Gold für Sümeyye, Silber für Rabia
Die Ägyptische Taekwondo Föderation ließ in diesem Jahr ihr Weltranglistenturnier von Alexandria, der 4,5 Millionen Einwohner zählenden Mittelmeer-Metropole am Nildelta, nach Luxor, der mit ca. 0,5 Millionen Einwohnern wesentlich kleineren Pharaonen-Stadt mitten in der Wüste, umziehen.
Obwohl das geschäftige Alexandria, nach Kairo die zweitgrößte Stadt Ägyptens und ein bedeutender Industriestandort, über dessen riesigen Hafen 80 % des ägyptischen Außenhandels abgewickelt werden, und das eher beschauliche, von Landwirtschaft und Einzelhandel geprägte Luxor kaum unterschiedlicher sein könnten, sind beide Städte in ihrer Bedeutung für den Tourismus, der wichtigsten Einnahmequelle des nordafrikanischen Landes, durchaus vergleichbar.
Alexandria entwickelte sich kurz nach seiner Gründung 331 v. Chr. durch Alexander den Großen zu einem der wichtigsten Zentren seines Weltreiches. Vor allem die Bibliothek von Alexandria, die größte und bedeutendste der Antike, an der zahlreiche berühmte Gelehrte erzogen wurden und wirkten, der Leuchtturm von Pharos, eines der sieben Weltwunder der Antike, und die unterwasserarchäologischen Funde im Hafen zeugen von seiner großartigen Vergangenheit. Die Blütezeit Alexandrias hielt auch während der römischen und der oströmisch-byzantinischen Herrschaft über Ägypten an. Erst mit der arabisch-islamischen Eroberung 641 n. Chr. und endgültig mit der Gründung Kairos ca. 300 Jahre später verlor Alexandria an Bedeutung.
Luxor dagegen ist berühmt für seine zahlreichen Bauten, gigantischen Tempel und riesigen Pharaonen-Statuen aus der Zeit des Mittleren und des Neuen Reiches der altägyptischen Hochkultur von ca. 2000 bis 1000 v. Chr. In und um Luxor befinden sich einige der wichtigsten archäologischen Stätten Ägyptens, darunter die Überreste der antiken Totenstadt Theben und das Tal der Könige mit diversen Tempeln und über 60 Pharaonen-Gräbern, unter anderem auch dem des Tutanchamun.

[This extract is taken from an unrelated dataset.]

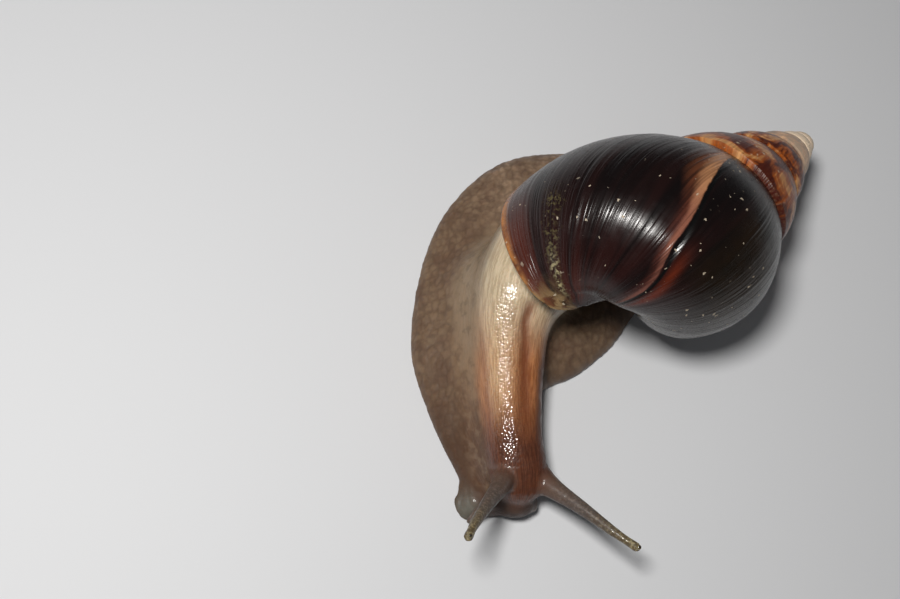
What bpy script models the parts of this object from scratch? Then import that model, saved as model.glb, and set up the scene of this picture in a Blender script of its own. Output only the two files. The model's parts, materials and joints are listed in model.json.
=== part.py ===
"""Giant african land snail, life size, crawling with its neck stretched out.

Metres, +Z up, the head towards -Y, sole on z = 0, origin at the middle of the footprint.
"""
import bpy
import bmesh
import numpy as np
from math import pi, radians, sin, cos
from mathutils import Vector, Matrix

NAME = "giant_african_land_snail"
MM = 0.001

# ---------------------------------------------------------------- shell
SHELL_HEIGHT = 93.7 * MM          # apex to base of the last whorl
WHORL_GROWTH = 1.603              # size gained in one turn
SUTURE_R = 0.206                  # section of the last whorl, as shares of that height
SUTURE_Z = 0.438
PERIPHERY_R = 0.325
PERIPHERY_Z = 0.825
SHOULDER_FILL = 0.68
BASE_FILL = 0.85
BASE_R = 0.057
BASE_IN_R = 0.027
BASE_IN_Z = 0.75
COLUMELLA_TIP_Z = 0.90           # the pillar ends inside the mouth
COLUMELLA_R = 0.019
LIP_LEAN = radians(-39.0)
LIP_BOW = radians(7.5)
LIP_REACH = radians(3.5)          # the lip runs on a little past the last full turn
LIP_FLARE = 0.03                  # and turns outwards
FLARE_SPAN = radians(16.0)
SPIRE_TURNS = 6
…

Doch während sich vor einigen Jahren noch täglich 10.000 Besucher durch die Gassen der Stadt drängelten, hat der Tourismus durch Terroranschläge, die Unruhen des sogenannten Arabischen Frühlings und die Unsicherheit nach der gewaltsamen Machtübernahme des Militärs herbe Rückschläge erlitten, die die Lebensgrundlage eines Großteils der Bevölkerung von Luxor bedrohen. So mag mit der „unvergesslichen Erfahrung”, die General Ahmed Fouly, Präsident der ägyptischen, arabischen und afrikanischen Taekwondo Föderationen, den teilnehmenden Sportlern sicher völlig zu Recht versprach, auch die Hoffnung verbunden sein, mit der erfolgreichen Durchführung solcher Sportereignisse in Luxor und dem damit verbundenen Zeichen der Normalität wieder mehr Aufmerksamkeit und Interesse auf das imposante Erbe der Pharaonen zu lenken.
2014 wurden also statt der 6. Alexandria’s International Open die 1. Luxor Open ausgetragen.
Ähnlich wie schon zuvor beim Turnier in Alexandria gab es auch bei den Luxor Open einige organisatorische Probleme und Terminverschiebungen. Besonders unerfreulich war die Einführung einer nicht unerheblichen Team-Meldegebühr zusätzlich zu den Startgebühren für die Sportler sowie die nachträgliche Streichung der Jugend-Kategorien, nachdem sich dafür nicht genug Teilnehmer angemeldet hatten. Letzteres erklärte zwar die anschließend erfolgte Verkürzung des ursprünglich vom 12.02. bis 16.02., also an fünf Tagen, geplanten Turniers auf drei Tage, aber nicht die für Sportler, die aus Kostengründen bereits frühzeitig ihre Flugtickets gebucht hatten, ziemlich ärgerliche Verschiebung um einen Tag nach hinten. Außerdem gab es seit dem ersten Erscheinen der Ausschreibung etwas Durcheinander mit dem WTF-Status der letztendlich doch noch als G2-Turnier eingestuften Luxor Open.
Insgesamt nahmen lediglich 240 Sportler aus 24 Ländern an den Luxor Open teil – für ein G2-Turnier eine dramatisch niedrige Beteiligung, die wohl nicht nur den hohen Kosten für den weiten Flug geschuldet war, sondern auch dem unglücklich gewählten Termin direkt vor den etablierten U.S. Open mit fast 1.600 Teilnehmern.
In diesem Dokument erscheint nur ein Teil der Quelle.